LONDON — As major U.S. banks have been forced to slash interest rates on high-yield savings accounts during the coronavirus pandemic, one financial technology (fintech) challenger is going in the opposite direction.
Britain’s Revolut on Thursday announced a new 4.5% “bonus” on top of its base annual interest rates for American savers. It’s an annualized rate that’s calculated daily and pays out each month. Users subscribed to Revolut’s “Premium” and “Metal” accounts — which cost $10 and $17 a month respectively — will get a 5% rate on their savings, while standard customers are entitled to a 4.75% rate.
The top 5% rate is far higher than the current market-leading 0.83% offered by online bank Vio, according to personal finance website Bankrate, and more than 50 times the 0.09% national average. Notably, Revolut isn’t a typical bank but a so-called e-money institution that’s partnered with a federally-regulated lender, Metropolitan Commercial Bank, which holds customer deposits on its behalf.
But instead of earning interest the traditional way through lending, Revolut says it’ll pay out the 4.5% bonus directly from the revenues it makes on the fees it charges merchants every time a customer uses their card. It’s worth noting that these interchange fees make up the overwhelming bulk — 63% — of Revolut’s income.
“The model is designed to ensure that customers need to use Revolut as a primary spending card to benefit from the full rate,” a Revolut spokesperson told CNBC when quizzed on its seemingly cash-intensive model. “Because interchange is so high in the U.S., we won’t create loss-making customers.”
Revolut’s savings “bonus” still comes with a few caveats though. First, you can’t earn the top 5% rate unless you’re a paying user. Second, you’ll only earn the additional interest on the total amount you’ve spent the previous month — so if you had $400 in your account the month before an interest payment but only spent $100, the 4.5% bonus would only apply to the $100.
Still, personal finance experts say online banks may be a better bet than incumbent for savings returns at the moment. The Federal Reserve has cut interest rates close to zero this year in an effort to prop up an economy ravaged by the Covid-19 crisis.
“‘A little interest’ is all too true for most accounts, which offer low rates, but you can find higher rates at online banks,” writes Margarette Burnette of personal finance site NerdWallet. “These banks don’t have to support expensive brick-and-mortar branches, enabling them to offer annual percentage yields, or APYs, that are significantly higher than the national average.”
Revolut argues its model works as it incentivizes users to spend more with their accounts.
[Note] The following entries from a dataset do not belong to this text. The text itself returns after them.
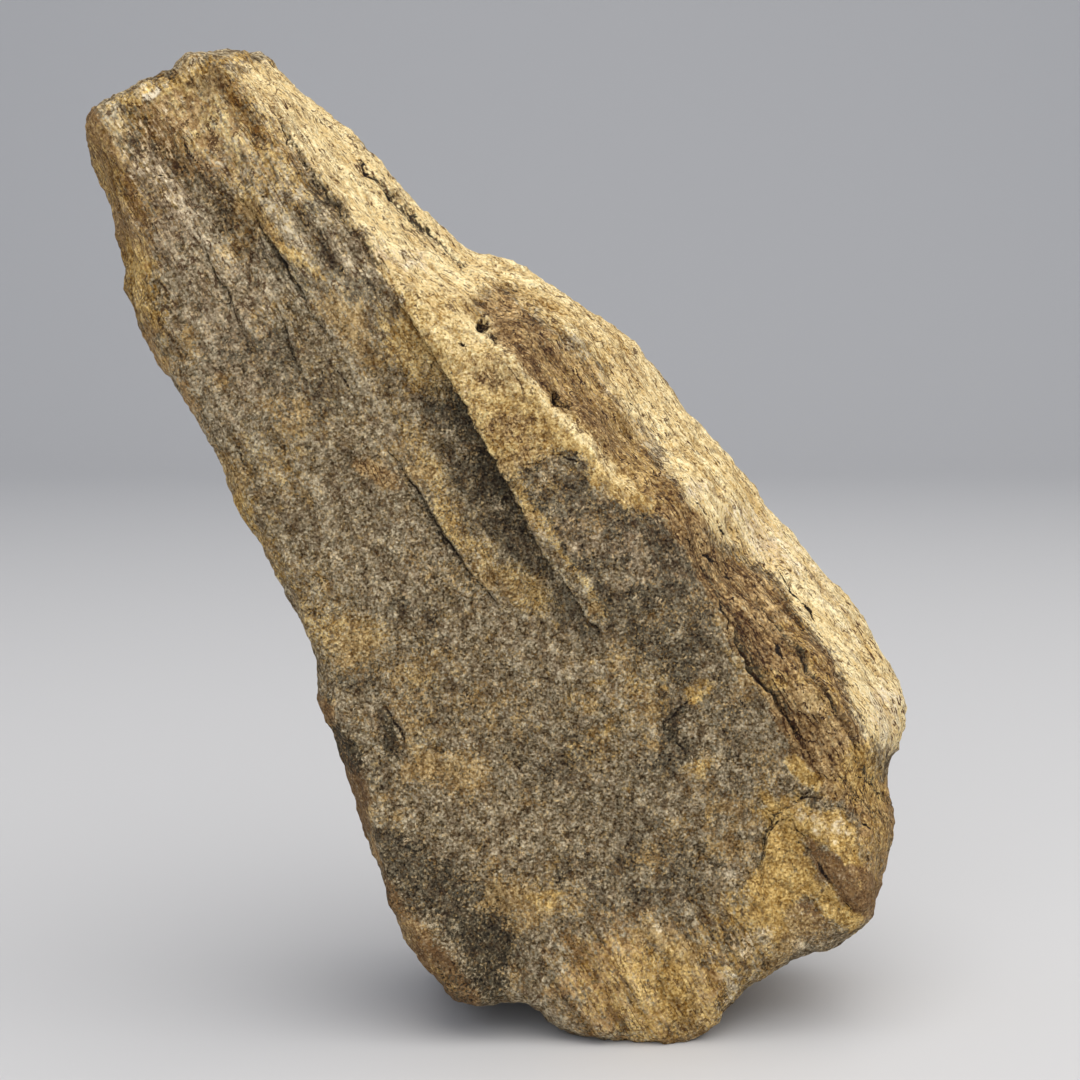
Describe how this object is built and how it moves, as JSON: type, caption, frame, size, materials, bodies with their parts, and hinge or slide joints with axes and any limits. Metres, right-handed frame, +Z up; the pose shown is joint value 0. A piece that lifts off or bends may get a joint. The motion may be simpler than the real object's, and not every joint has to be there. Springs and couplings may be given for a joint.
{
  "type": "chondrite meteorite",
  "caption": "Broken stony meteorite, a tall leaning wedge with a flat dark face, a stepped ledge and a pale slope down one edge.",
  "frame": {"origin": "on the ground, under the middle of the stone's box", "axes": "+Z up as the stone stands, +Y from its broad dark face to its back, +X to the right for someone facing that face"},
  "size_m": [0.1036, 0.04, 0.1192],
  "materials": {
    "stone": "rough broken stone, dark grey-brown with rust-ochre patches and a pale tan slope"
  },
  "bodies": {
    "root": {"meteorite": "stone"}
  },
  "joints": []
}
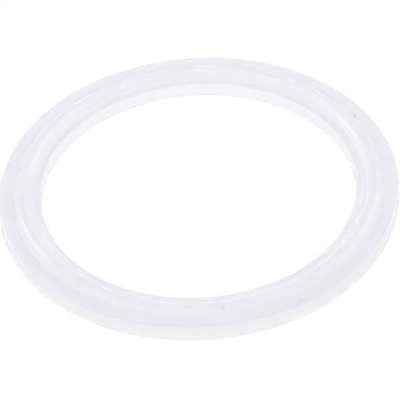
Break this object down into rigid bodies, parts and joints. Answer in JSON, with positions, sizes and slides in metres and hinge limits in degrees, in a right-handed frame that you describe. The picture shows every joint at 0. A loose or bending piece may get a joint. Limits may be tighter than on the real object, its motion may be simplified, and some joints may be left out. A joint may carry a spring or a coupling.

Many so-called neobanks — like Monzo and Chime — have struggled over the years to convince users to use them as a primary account, instead having them as a backup to the main account that they have their salary paid into.
Founded in 2015, Revolut is Europe’s most valuable neobank, securing a $5.5 billion valuation earlier this year after a fresh round of funding. But it’s racked up heavy losses to achieve fast growth — the company posted a £106.5 million ($137.4 million) loss for its 2019 fiscal year, more than three times the £32.9 million it lost a year prior.
The firm launched in the U.S. in March — just as governments around the world began enforcing lockdowns to stem the spread of Covid-19 — and has since gained over 150,000 customers in the country. That’s nowhere near the millions of people that bank with major institutions like Citi and JPMorgan. It’s also way off Chime’s 8 million users and trails behind German rival N26’s 500,000.